Toptancı ve aracıların devreden çıkması gerektiğini savunan Onur, gençlere de şöyle tavsiyelerde bulundu:

“Yalnızca çiftçilerimizi değil tüm Türk vatandaşlarımızı susuz tarım yapmaya teşvik ediyorum. İster tarlada, ister bahçede, ister balkonda, ister saksıda. İnanın saksının içerisinde yetiştirdiğiniz stratejik ürünlerle asgari ücret kazanabilirsiniz. Katma değer yaratmayı öğrenebilirsiniz. Türkiye’de üretmekle ilgili bir problemimiz yok, pazarlamayla ilgili bir problemimiz var. Girişimcilik ruhu çok eksik çünkü sistemimizde öğrencilerimize inisiyatif almayı öğretmiyoruz. Doğru bitki seçimleriyle, ne kadar büyük katma değer o kadar yüksek kazanç. Ne kadar kendi tescilli markamızla perakende satış o kadar yüksek kazanç. Toptancıların ve aracıların devreden çıkarılması gerekiyor. Çünkü ben istiyorum ki toprağı alın teriyle sulayan emekçi kazansın.

"Çok basit bir örnek vereyim; Toptancıyla birlikte adaçayı yağını sattığınız zaman 1 litresi 1000, 1500 liraya geliyor.
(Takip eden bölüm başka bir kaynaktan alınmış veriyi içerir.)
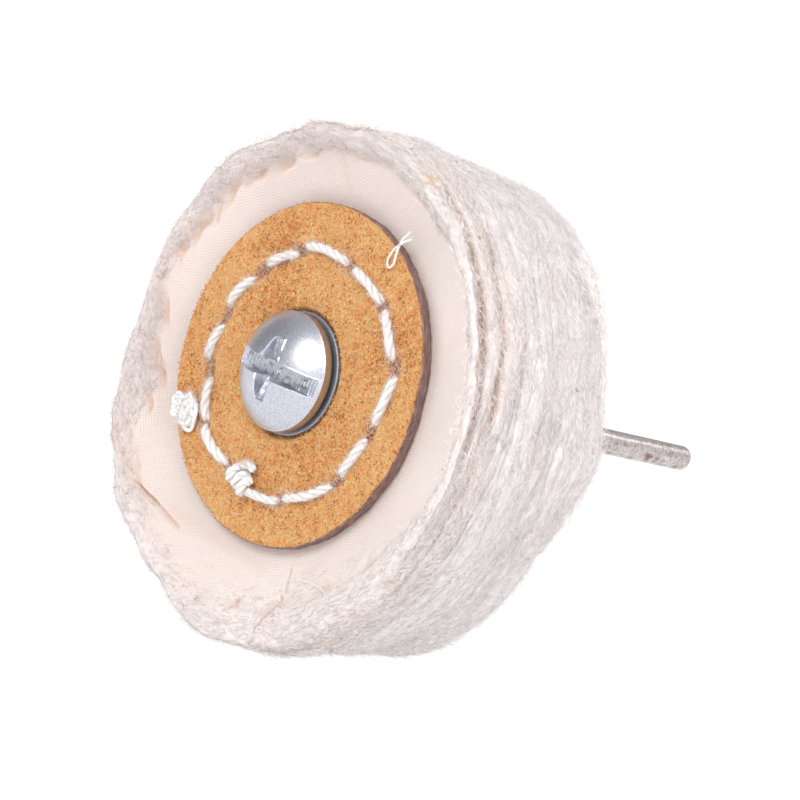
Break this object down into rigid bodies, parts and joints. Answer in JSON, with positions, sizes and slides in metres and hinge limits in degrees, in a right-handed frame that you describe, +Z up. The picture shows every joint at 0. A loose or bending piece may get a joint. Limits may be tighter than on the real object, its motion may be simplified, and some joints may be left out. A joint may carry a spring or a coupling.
{
  "type": "mounted cloth polishing wheel",
  "caption": "Mounted polishing wheel: sewn cotton cloth plies between suede leather discs, clamped by a slotted screw on a thin steel shank for a rotary tool or drill.",
  "frame": {"origin": "centre of the shank's end face", "axes": "+Y along the wheel's axis, from the screw head to the shank's end; +Z up"},
  "size_m": [0.0508, 0.0717, 0.0508],
  "materials": {
    "cloth": "undyed woven cotton, brushed out at the rim",
    "stitch_cord": "thick twisted white cotton cord",
    "suede": "orange-tan suede with a mauve-brown cut edge",
    "zinc_plate": "bright zinc plate",
    "steel": "plain drawn steel, dull, with a spot of rust"
  },
  "bodies": {
    "wheel": {"shank": "steel", "threaded_hub": "steel", "cloth_ply_01": "cloth", "cloth_ply_02": "cloth", "cloth_ply_03": "cloth", "cloth_ply_04": "cloth", "cloth_ply_05": "cloth", "cloth_ply_06": "cloth", "cloth_ply_07": "cloth", "cloth_ply_08": "cloth", "cloth_ply_09": "cloth", "cloth_ply_10": "cloth", "cloth_ply_11": "cloth", "cloth_ply_12": "cloth", "cloth_ply_13": "cloth", "cloth_ply_14": "cloth", "cloth_ply_15": "cloth", "cloth_ply_16": "cloth", "cloth_ply_17": "cloth", "cloth_ply_18": "cloth", "cloth_ply_19": "cloth", "cloth_ply_20": "cloth", "front_leather_disc": "suede", "rear_leather_disc": "suede", "front_stitch_cord": "stitch_cord", "rear_stitch_cord": "stitch_cord", "closing_knot": "stitch_cord", "frayed_cord_end": "stitch_cord"},
    "washers": {"flat_washer": "zinc_plate", "split_lock_washer": "zinc_plate"},
    "screw": {"clamp_screw": "zinc_plate"}
  },
  "joints": [
    {"name": "screw_travel", "type": "slide", "parent": "wheel", "child": "washers", "axis": [0, -1, 0], "range_m": [0, 0.008]},
    {"name": "screw_turn", "type": "hinge", "parent": "washers", "child": "screw", "pos_m": [0, -0.0676, 0], "axis": [0, -1, 0], "range_deg": [0, 2880]}
  ],
  "couplings": [
    {"joint": "screw_turn", "follows": "screw_travel", "rad_per_m": 6283.2}
  ]
}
Ama bunu toptancısız, bir başkası kendi tescilli markasıyla sattığı zaman yaklaşık 25 bine geliyor. 23, 24 bin liralık bir uçurum var. Emekçinin kazanması lazım. Her üreticinin tescilli markasına sahip olması ve perakende satışı başarması lazım. Artık dükkan ya da mağaza esnaflığı da ölmeye başladı. Her şey çevrimiçi. Dükkanınız ya da mağazanız varsa kendi içinizde kendi şehriniz de satarsınız. Ama çevrimiçi satarsanız bütün Türkiye ve bütün dünya sizin müşteriniz.

“Gençlerin yapması gereken şey için ben her zaman şuna inanıyorum; üreten kazanır. Üretenin kaybetmesi gibi bir şey söz konusu değil. Üretim, üretim, üretim diyorum.”